Performance director Gary Anderson - who was not implicated in the claims - left for personal reasons and the governing body's chief executive Richard Parker resigned following an overspend which resulted in the women's bobsleigh team stripped of support.
Lead women's pilot Mica McNeill and breakwoman Mica Moore raised over £30,000 in public donations to secure their place at the World Cup, where they have finished eighth and 13th in the opening races of the season.
'This is a big step towards the Olympics'
Hall's team raced together for the first time at February's World Championships but had not competed together since.
And that unfamiliarity was evident in the first of two races over the weekend following the cancellation of the season-opening four-man event in Lake Placid last week.
On Friday, the lead British quartet finished 22nd, with Dean's sled eighth.

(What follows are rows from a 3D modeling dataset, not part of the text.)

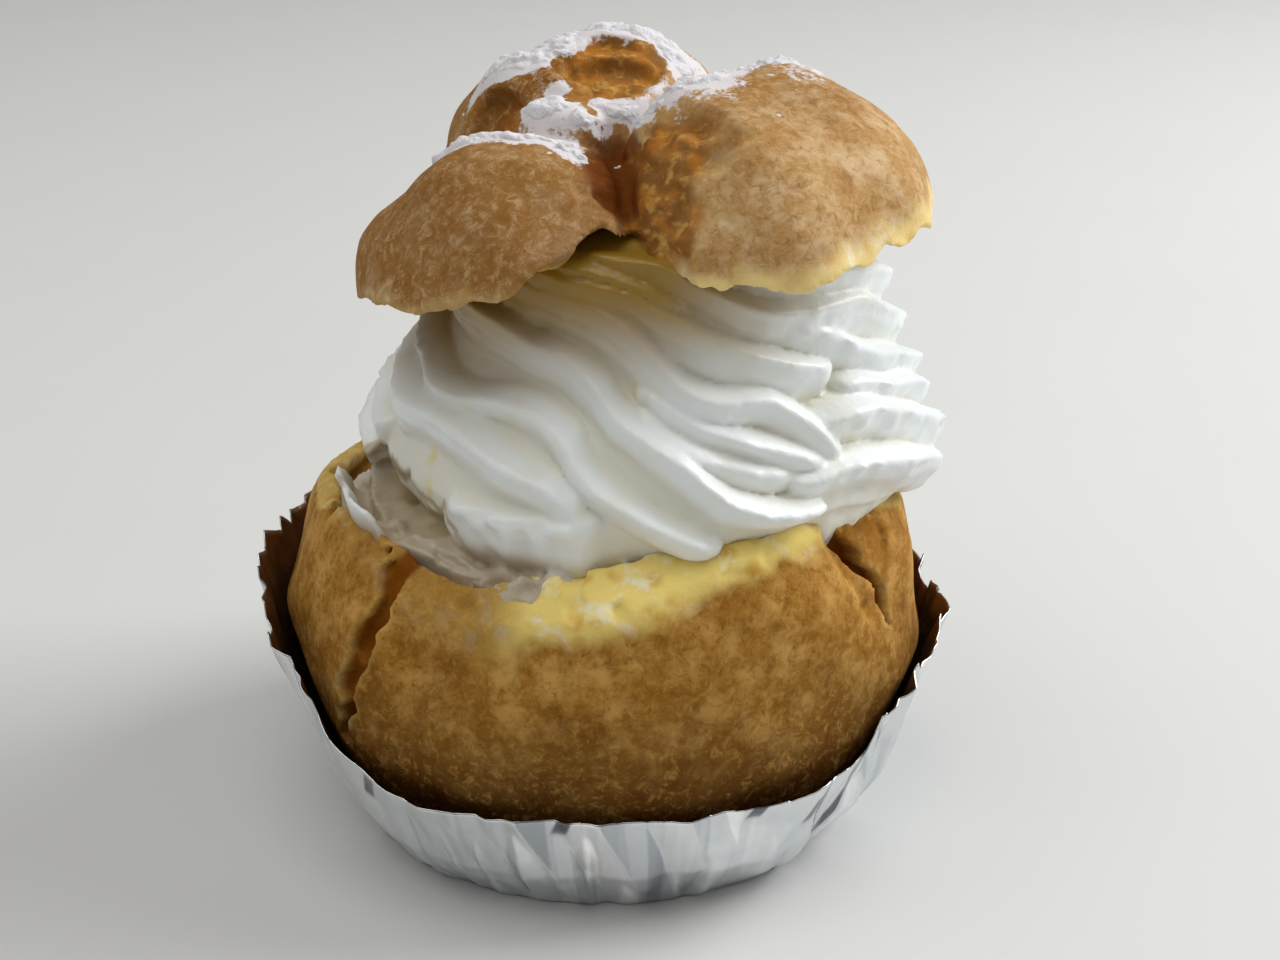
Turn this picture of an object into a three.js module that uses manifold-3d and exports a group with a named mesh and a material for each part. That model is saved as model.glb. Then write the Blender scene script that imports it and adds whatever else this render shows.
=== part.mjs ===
// A cream puff: a choux bun cut open, filled with a piped swirl of whipped cream, its broken lid set
// tilted on the swirl, the whole standing in a pleated foil case.
// Millimetres, +Z up, the front towards -Y, the origin on the table under the middle of the case.
import * as THREE from 'three';
import { mergeVertices } from 'three/addons/utils/BufferGeometryUtils.js';
import Module from 'manifold-3d';

const wasm = await Module();
wasm.setup();

// ---- Driving dimensions -------------------------------------------------------------------------

// Foil case.
const FOIL_FLOOR_RADIUS = 32.4;
const FOIL_RIM_FRONT_RADIUS = 39.7;
const FOIL_RIM_SIDE_RADIUS = 43.2;
const FOIL_WALL = 0.5;
const FOIL_FRONT_HEIGHT = 17;
const FOIL_LEFT_HEIGHT = 31.5;
const FOIL_RIGHT_HEIGHT = 24;
const FOIL_PLEATS = 56;
const FOIL_COLUMNS_PER_PLEAT = 4;
const FOIL_PLEAT_DEPTH = 0.75;
// A fold's strength: its mean and spread, and its least and greatest value.
const FOIL_MEAN_FOLD = 0.8;
const FOIL_FOLD_SPREAD = 0.35;
const FOIL_SHALLOWEST_FOLD = 0.2;
const FOIL_DEEPEST_FOLD = 1.3;
const FOIL_CRUMPLE_LENGTH = 9;
const FOIL_BEND_SHARE = 0.42;
const FOIL_BEND_BULGE = 1.1;
// The rim's teeth: their height, and how much of it follows the folds and how much is ragged.
const FOIL_TOOTH = 1.1;
const FOIL_TOOTH_WITH_FOLD = 0.6;
const FOIL_TOOTH_RAGGED = 0.5;
const FOIL_TOOTH_LENGTH = 4;
// Sine of the directions between which the rim climbs from its low front to the sides.
const FOIL_FRONT_SINE = -0.86;
const FOIL_SIDE_SINE = -0.3;

// Choux base.
const BASE_RADIUS = 40.3;
const BASE_FRONT_FLATTENING = 0.965;
const BASE_WIDEST_HEIGHT = 22;
const BASE_SPAN_ABOVE = 43;
const BASE_SPAN_BELOW = 34.9;
const BASE_UNDERSIDE = 0.85;
const BASE_FOOT_RADIUS = 27;
const BASE_WALL_START = 2.4;
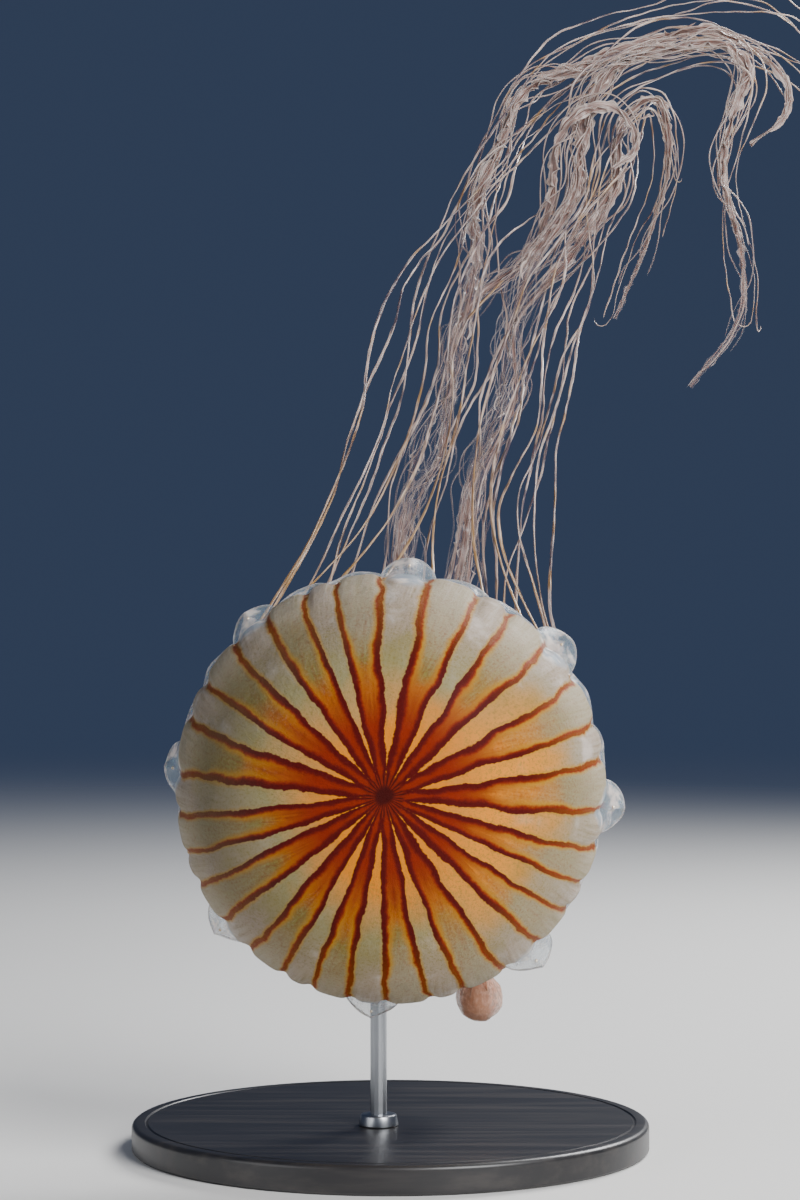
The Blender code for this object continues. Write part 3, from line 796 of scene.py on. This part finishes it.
def tentacle_shape(index, settings, draw):
    """A flattened, slowly twisting strand, with its root run into the margin and its tip closed."""
    rings = strand_rings(f"tentacle_{index + 1:02d}", 4)
    stations = np.array([ring.mean(axis=0) for ring in rings])
    radii = np.array([np.linalg.norm(ring - ring.mean(axis=0), axis=1).mean() for ring in rings])
    crown = np.array(bell_matrix().col[2][:3])
    outward = stations[0] - np.array(BELL_CENTRE)
    outward = unit(outward - outward.dot(crown) * crown)
    buried = stations[0] + TENTACLE_ROOT * crown + TENTACLE_OUTSET * outward
    stations = np.vstack([buried, stations])
    radii = np.concatenate([[1.3 * radii[0]], radii])
    if index % 3 == 0:
        stations = np.vstack([stations, hook_points(stations, settings.hook, draw)])
        radii = np.concatenate([radii, np.full(4, radii[-1])])
    path = smooth_path(stations, settings.step)
    along = lengths_along(path)
    radius = np.interp(along, lengths_along(stations), radii)
    grow = np.clip((along - 0.03) / 0.05, 0, 1) * np.clip(along / 0.3, 0.2, 1.7)
    for direction in frames_along(path, outward)[1:]:
        sway = waves(along, draw, (0.7, 0.034), (0.35, 0.013))
        path = path + settings.ripple * (grow * sway)[:, None] * direction
    _, side, other = frames_along(path, outward)
    radius = settings.slim * draw.uniform(0.75, 1.2) * radius
    radius = radius * (1 + waves(along, draw, (0.10, 0.019), (0.08, 0.008)))
    flat = np.clip(0.95 - along / 0.10, 0.6, 0.95)
    twist = along * draw.uniform(15, 40) * draw.choice((-1, 1))
    return tube_shape(path, radius, side, other, settings.sides, flat, twist)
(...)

However, former decathlete Hall, 27, recovered to eclipse his previous best of eighth at March's Olympic Test event in Pyeongchang, South Korea.
"We had an awful day on Friday, so to bounce back says a huge amount about their character," said coach Johnston.
"One swallow doesn't make a summer but this is a big step towards where we want to be come the Olympics."
It is only the second time a British sled has finished on a World Cup podium since 1997, when Sean Olsson led his team to bronze in La Plagne the season before matching that feat at the Nagano Olympics in 1998.
The World Cup season next heads to Canada with the third round of the campaign taking place in Whistler from 24-25 November.